*WRITTEN INSTRUCTION*.
Write the data out again in full, with no departure from the original.

------ RAW DATA ------

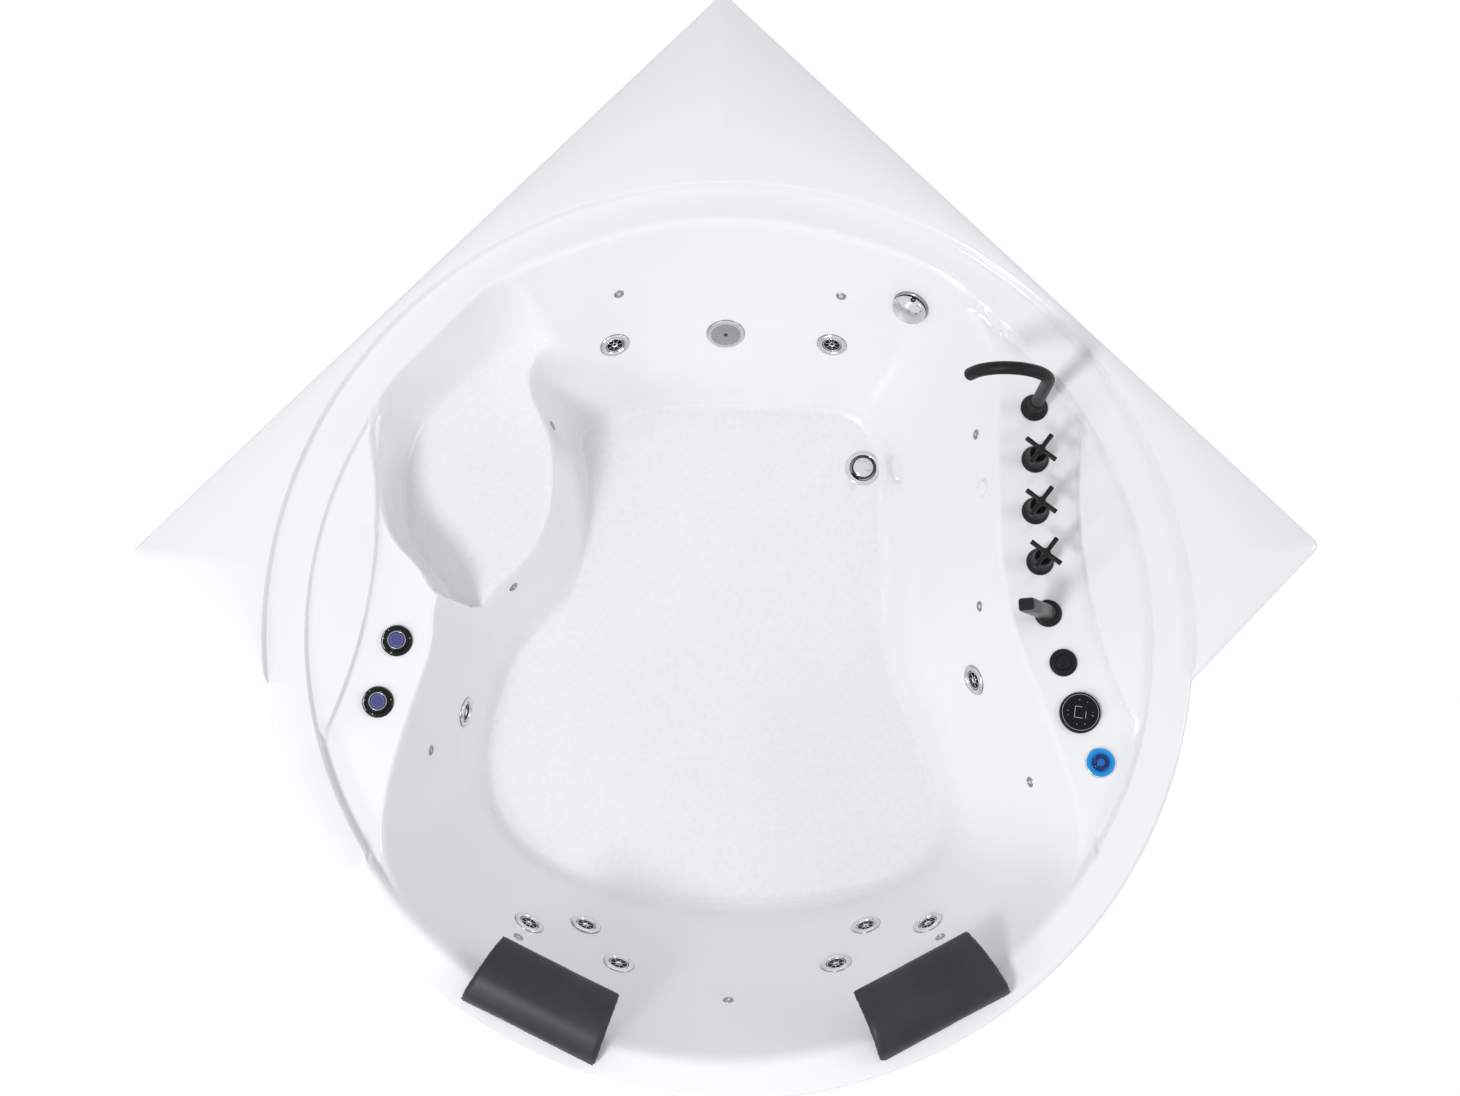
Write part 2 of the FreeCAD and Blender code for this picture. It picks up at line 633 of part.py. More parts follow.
def support_frame():
    """Welded frame: perimeter and cross bars, posts under the deck, foot plates and pump tray."""
    pieces = []
    for start, end in zip(POSTS, POSTS[1:] + POSTS[:1]):
        pieces.append(angle_bar(start, end, -1))
    for y, inward in ((FRONT_RAIL_Y, 1), (BACK_RAIL_Y, -1)):
        pieces.append(angle_bar((-rail_reach(y), y), (rail_reach(y), y), inward))
    for x, y in POSTS:
        deck = RIM_TOP if math.hypot(x, y) > RIM_R else RING_TOP
        corner = V(x - POST / 2, y - POST / 2, RAIL_BOTTOM)
        pieces.append(Part.makeBox(POST, POST, deck - SKIN - RAIL_BOTTOM, corner))
    for x, y in FEET:
        pieces.append(Part.makeBox(FOOT_PLATE, FOOT_PLATE, FOOT_PLATE_T,
                                   V(x - FOOT_PLATE / 2, y - FOOT_PLATE / 2, RAIL_BOTTOM - FOOT_PLATE_T)))
    front = PUMP_Y - TRAY_DEPTH / 2
    back = PUMP_Y + TRAY_DEPTH / 2
    pieces.append(prism([(-rail_reach(front), front), (rail_reach(front), front),
                         (rail_reach(back), back), (-rail_reach(back), back)], RAIL_TOP, RAIL_TOP + TRAY_T))
    frame = fuse_all(pieces)
    holes = [disc(STUD_R + STUD_CLEAR, RAIL_BOTTOM - FOOT_PLATE_T - 1, RAIL_BOTTOM + 2 * NUT_H, x, y)
             for x, y in FEET]
    bore = POST - 2 * POST_WALL
    hollow = [Part.makeBox(bore, bore, RIM_TOP, V(x - bore / 2, y - bore / 2, RAIL_BOTTOM)) for x, y in POSTS]
    return frame.cut(holes + hollow)


def feet():
    """Threaded studs with lock nuts, and the pads that they stand on."""
    plate = RAIL_BOTTOM - FOOT_PLATE_T
    studs = []
    pads = []
    for x, y in FEET:
        stud = disc(STUD_R, PAD_H / 2, RAIL_BOTTOM + NUT_H)
        lower = hexagon(NUT_AF, plate - NUT_H, plate)
        studs.append(placed(fuse_all([stud, lower]), V(x, y, 0)))
        pad = turned([(0, 0), (PAD_R, 0), (PAD_R, PAD_H * 0.35), (PAD_R * 0.45, PAD_H), (0, PAD_H)])
        pads.append(placed(pad.cut(disc(STUD_R, PAD_H / 2, PAD_H + 1)), V(x, y, 0)))
    return studs, pads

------

*THE RESULT*.
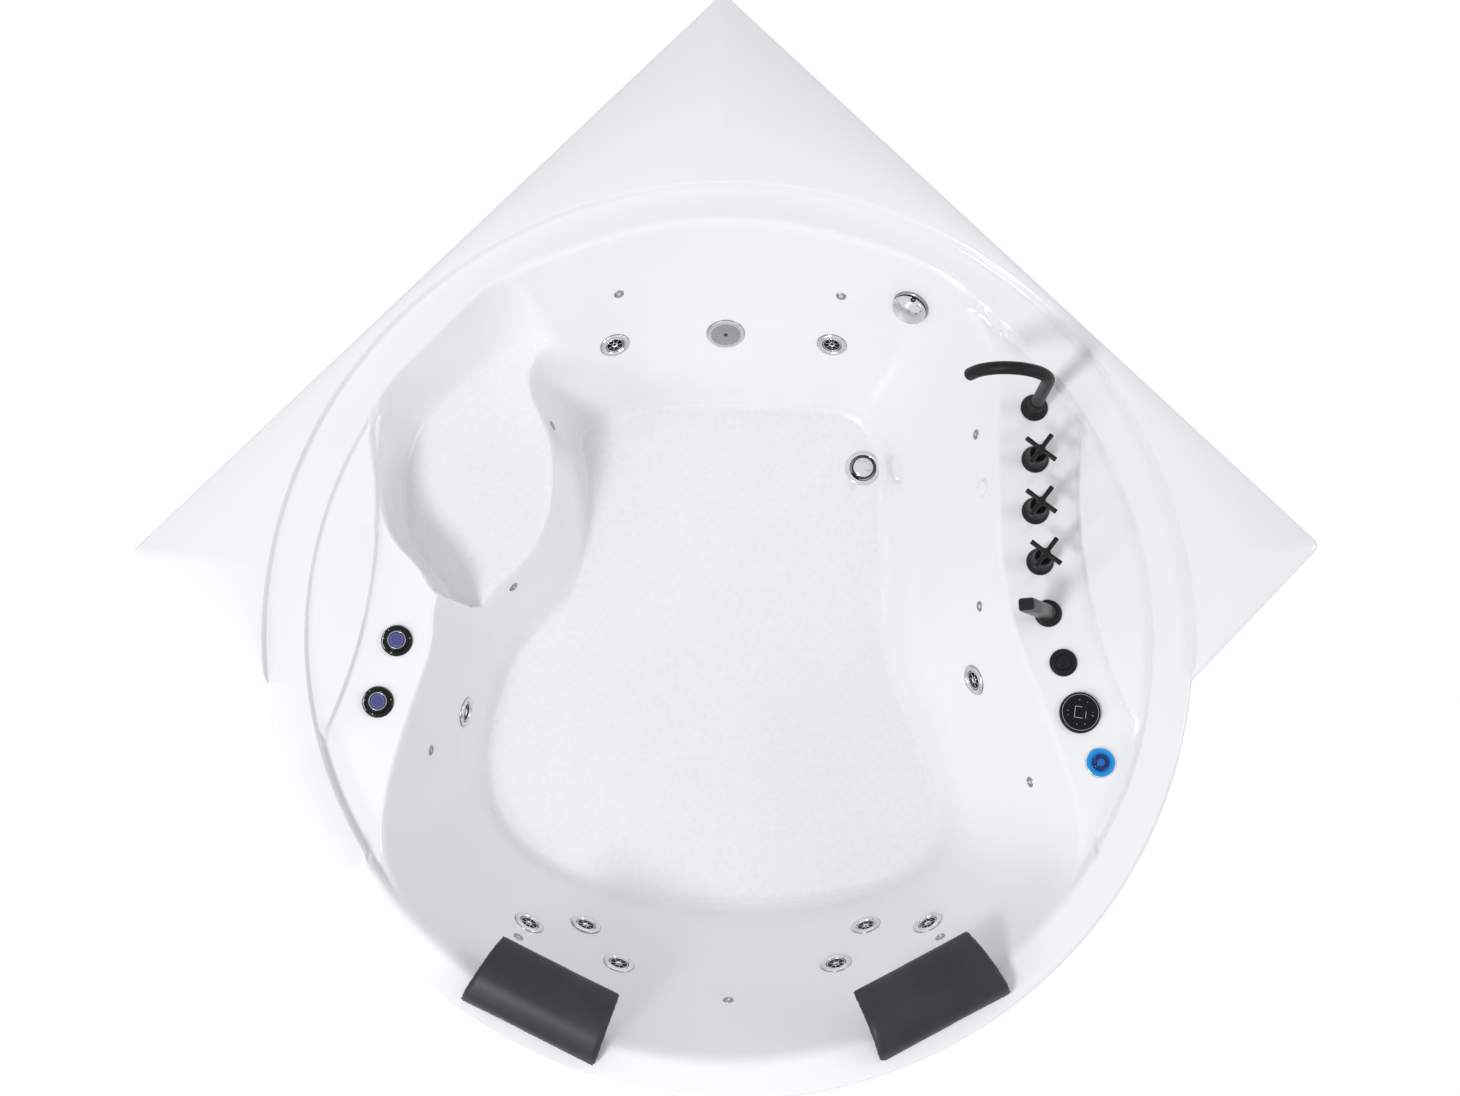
Write part 2 of the FreeCAD and Blender code for this picture. It picks up at line 633 of part.py. More parts follow.
def support_frame():
    """Welded frame: perimeter and cross bars, posts under the deck, foot plates and pump tray."""
    pieces = []
    for start, end in zip(POSTS, POSTS[1:] + POSTS[:1]):
        pieces.append(angle_bar(start, end, -1))
    for y, inward in ((FRONT_RAIL_Y, 1), (BACK_RAIL_Y, -1)):
        pieces.append(angle_bar((-rail_reach(y), y), (rail_reach(y), y), inward))
    for x, y in POSTS:
        deck = RIM_TOP if math.hypot(x, y) > RIM_R else RING_TOP
        corner = V(x - POST / 2, y - POST / 2, RAIL_BOTTOM)
        pieces.append(Part.makeBox(POST, POST, deck - SKIN - RAIL_BOTTOM, corner))
    for x, y in FEET:
        pieces.append(Part.makeBox(FOOT_PLATE, FOOT_PLATE, FOOT_PLATE_T,
                                   V(x - FOOT_PLATE / 2, y - FOOT_PLATE / 2, RAIL_BOTTOM - FOOT_PLATE_T)))
    front = PUMP_Y - TRAY_DEPTH / 2
    back = PUMP_Y + TRAY_DEPTH / 2
    pieces.append(prism([(-rail_reach(front), front), (rail_reach(front), front),
                         (rail_reach(back), back), (-rail_reach(back), back)], RAIL_TOP, RAIL_TOP + TRAY_T))
    frame = fuse_all(pieces)
    holes = [disc(STUD_R + STUD_CLEAR, RAIL_BOTTOM - FOOT_PLATE_T - 1, RAIL_BOTTOM + 2 * NUT_H, x, y)
             for x, y in FEET]
    bore = POST - 2 * POST_WALL
    hollow = [Part.makeBox(bore, bore, RIM_TOP, V(x - bore / 2, y - bore / 2, RAIL_BOTTOM)) for x, y in POSTS]
    return frame.cut(holes + hollow)


def feet():
    """Threaded studs with lock nuts, and the pads that they stand on."""
    plate = RAIL_BOTTOM - FOOT_PLATE_T
    studs = []
    pads = []
    for x, y in FEET:
        stud = disc(STUD_R, PAD_H / 2, RAIL_BOTTOM + NUT_H)
        lower = hexagon(NUT_AF, plate - NUT_H, plate)
        studs.append(placed(fuse_all([stud, lower]), V(x, y, 0)))
        pad = turned([(0, 0), (PAD_R, 0), (PAD_R, PAD_H * 0.35), (PAD_R * 0.45, PAD_H), (0, PAD_H)])
        pads.append(placed(pad.cut(disc(STUD_R, PAD_H / 2, PAD_H + 1)), V(x, y, 0)))
    return studs, pads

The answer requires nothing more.